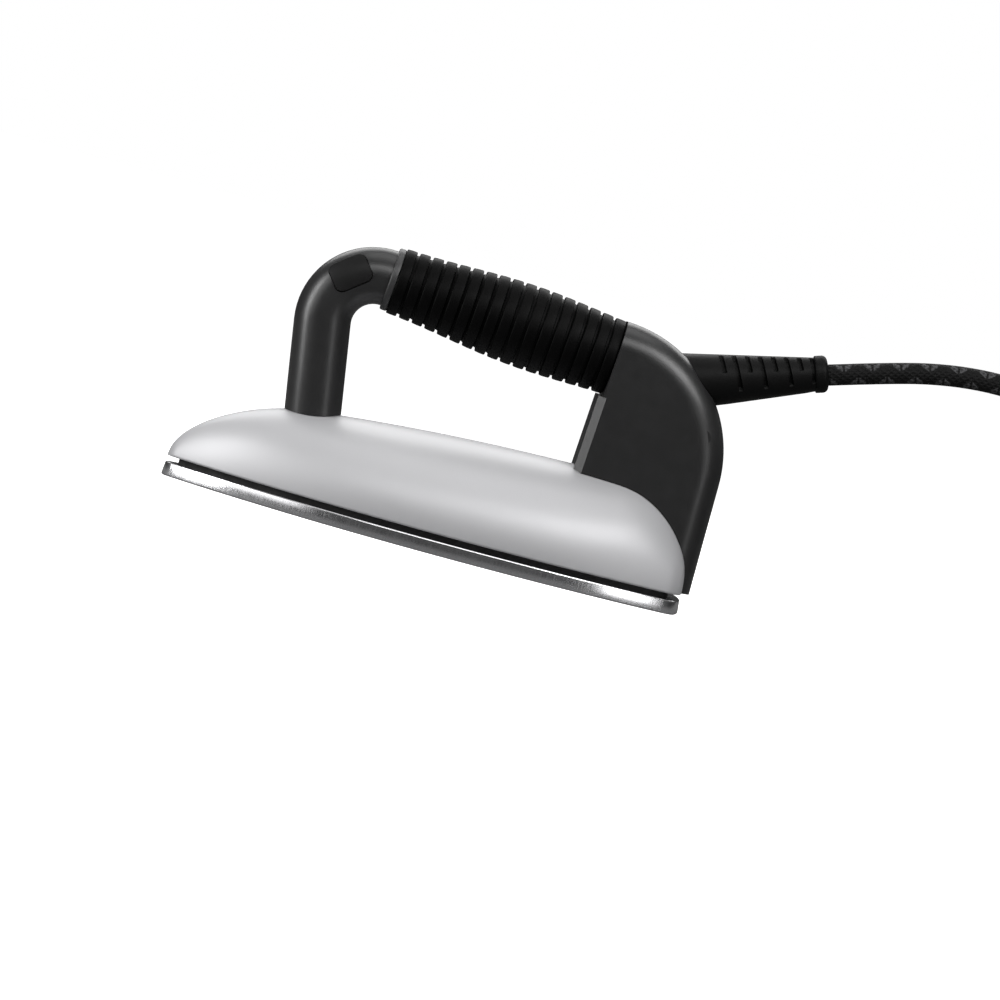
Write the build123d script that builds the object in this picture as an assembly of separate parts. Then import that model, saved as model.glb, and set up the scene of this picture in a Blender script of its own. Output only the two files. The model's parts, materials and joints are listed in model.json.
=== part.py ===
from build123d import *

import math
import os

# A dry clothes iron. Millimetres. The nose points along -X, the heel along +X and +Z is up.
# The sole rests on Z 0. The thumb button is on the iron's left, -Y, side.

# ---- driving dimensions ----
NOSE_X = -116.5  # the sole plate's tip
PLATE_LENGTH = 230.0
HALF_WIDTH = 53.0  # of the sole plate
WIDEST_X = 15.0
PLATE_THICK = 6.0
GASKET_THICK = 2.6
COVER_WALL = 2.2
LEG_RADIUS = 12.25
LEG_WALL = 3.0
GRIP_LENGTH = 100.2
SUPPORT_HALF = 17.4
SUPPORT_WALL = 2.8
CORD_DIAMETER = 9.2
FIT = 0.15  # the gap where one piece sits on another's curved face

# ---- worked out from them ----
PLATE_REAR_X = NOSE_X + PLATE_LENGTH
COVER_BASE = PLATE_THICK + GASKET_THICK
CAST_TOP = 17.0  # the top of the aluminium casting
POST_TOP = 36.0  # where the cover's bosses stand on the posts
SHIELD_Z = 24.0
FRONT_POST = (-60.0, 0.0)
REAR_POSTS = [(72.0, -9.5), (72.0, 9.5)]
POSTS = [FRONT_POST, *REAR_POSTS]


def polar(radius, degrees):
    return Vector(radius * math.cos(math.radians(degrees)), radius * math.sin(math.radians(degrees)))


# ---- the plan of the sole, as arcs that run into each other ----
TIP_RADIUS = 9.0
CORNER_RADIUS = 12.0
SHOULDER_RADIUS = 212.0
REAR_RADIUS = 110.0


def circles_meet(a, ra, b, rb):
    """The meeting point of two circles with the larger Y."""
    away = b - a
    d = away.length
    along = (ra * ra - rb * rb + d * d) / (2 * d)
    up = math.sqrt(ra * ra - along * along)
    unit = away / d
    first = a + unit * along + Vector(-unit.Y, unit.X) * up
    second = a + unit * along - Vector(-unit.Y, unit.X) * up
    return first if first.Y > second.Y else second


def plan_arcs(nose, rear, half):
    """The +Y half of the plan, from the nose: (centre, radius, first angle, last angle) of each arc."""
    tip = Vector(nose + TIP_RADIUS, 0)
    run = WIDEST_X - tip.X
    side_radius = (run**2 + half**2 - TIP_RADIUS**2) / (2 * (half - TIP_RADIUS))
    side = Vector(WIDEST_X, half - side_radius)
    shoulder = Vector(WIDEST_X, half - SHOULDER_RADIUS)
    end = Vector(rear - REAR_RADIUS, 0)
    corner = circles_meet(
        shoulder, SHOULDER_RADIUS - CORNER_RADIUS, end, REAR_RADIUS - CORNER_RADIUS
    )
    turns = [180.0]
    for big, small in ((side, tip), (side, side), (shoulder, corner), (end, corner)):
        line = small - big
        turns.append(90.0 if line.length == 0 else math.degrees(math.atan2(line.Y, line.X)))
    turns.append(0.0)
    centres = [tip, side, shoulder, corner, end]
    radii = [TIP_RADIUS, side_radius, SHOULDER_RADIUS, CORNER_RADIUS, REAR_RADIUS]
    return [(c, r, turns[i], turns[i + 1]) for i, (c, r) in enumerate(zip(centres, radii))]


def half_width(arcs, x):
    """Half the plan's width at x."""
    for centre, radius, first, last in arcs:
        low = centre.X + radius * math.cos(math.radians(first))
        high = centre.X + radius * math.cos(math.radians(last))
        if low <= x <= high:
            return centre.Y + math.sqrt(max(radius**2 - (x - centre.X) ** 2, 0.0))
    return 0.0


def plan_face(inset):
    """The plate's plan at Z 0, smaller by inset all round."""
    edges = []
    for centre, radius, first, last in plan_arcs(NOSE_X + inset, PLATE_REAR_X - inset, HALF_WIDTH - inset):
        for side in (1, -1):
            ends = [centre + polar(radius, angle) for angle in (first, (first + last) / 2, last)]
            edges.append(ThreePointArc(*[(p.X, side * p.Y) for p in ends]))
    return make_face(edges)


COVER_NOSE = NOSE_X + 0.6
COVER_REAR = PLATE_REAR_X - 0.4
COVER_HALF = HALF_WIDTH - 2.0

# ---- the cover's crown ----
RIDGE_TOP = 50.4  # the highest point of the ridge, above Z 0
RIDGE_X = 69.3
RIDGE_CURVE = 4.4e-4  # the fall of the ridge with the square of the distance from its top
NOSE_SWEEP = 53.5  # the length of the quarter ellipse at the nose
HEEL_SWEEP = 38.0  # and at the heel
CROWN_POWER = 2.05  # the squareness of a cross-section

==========

Task description - From the very first line of the data through the line with "return first if" in it, please reproduce each line exactly and output nothing more.

Written solution -
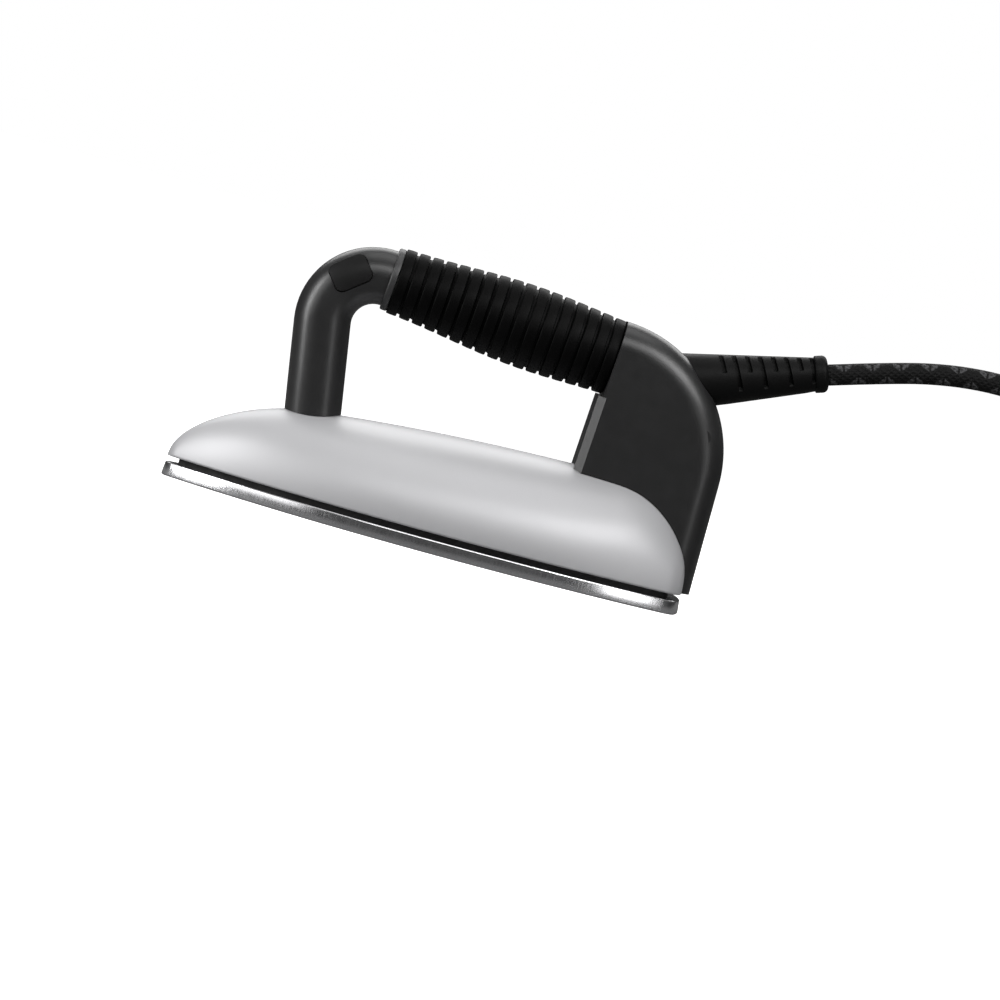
Write the build123d script that builds the object in this picture as an assembly of separate parts. Then import that model, saved as model.glb, and set up the scene of this picture in a Blender script of its own. Output only the two files. The model's parts, materials and joints are listed in model.json.
=== part.py ===
from build123d import *

import math
import os

# A dry clothes iron. Millimetres. The nose points along -X, the heel along +X and +Z is up.
# The sole rests on Z 0. The thumb button is on the iron's left, -Y, side.

# ---- driving dimensions ----
NOSE_X = -116.5  # the sole plate's tip
PLATE_LENGTH = 230.0
HALF_WIDTH = 53.0  # of the sole plate
WIDEST_X = 15.0
PLATE_THICK = 6.0
GASKET_THICK = 2.6
COVER_WALL = 2.2
LEG_RADIUS = 12.25
LEG_WALL = 3.0
GRIP_LENGTH = 100.2
SUPPORT_HALF = 17.4
SUPPORT_WALL = 2.8
CORD_DIAMETER = 9.2
FIT = 0.15  # the gap where one piece sits on another's curved face

# ---- worked out from them ----
PLATE_REAR_X = NOSE_X + PLATE_LENGTH
COVER_BASE = PLATE_THICK + GASKET_THICK
CAST_TOP = 17.0  # the top of the aluminium casting
POST_TOP = 36.0  # where the cover's bosses stand on the posts
SHIELD_Z = 24.0
FRONT_POST = (-60.0, 0.0)
REAR_POSTS = [(72.0, -9.5), (72.0, 9.5)]
POSTS = [FRONT_POST, *REAR_POSTS]


def polar(radius, degrees):
    return Vector(radius * math.cos(math.radians(degrees)), radius * math.sin(math.radians(degrees)))


# ---- the plan of the sole, as arcs that run into each other ----
TIP_RADIUS = 9.0
CORNER_RADIUS = 12.0
SHOULDER_RADIUS = 212.0
REAR_RADIUS = 110.0


def circles_meet(a, ra, b, rb):
    """The meeting point of two circles with the larger Y."""
    away = b - a
    d = away.length
    along = (ra * ra - rb * rb + d * d) / (2 * d)
    up = math.sqrt(ra * ra - along * along)
    unit = away / d
    first = a + unit * along + Vector(-unit.Y, unit.X) * up
    second = a + unit * along - Vector(-unit.Y, unit.X) * up
    return first if first.Y > second.Y else second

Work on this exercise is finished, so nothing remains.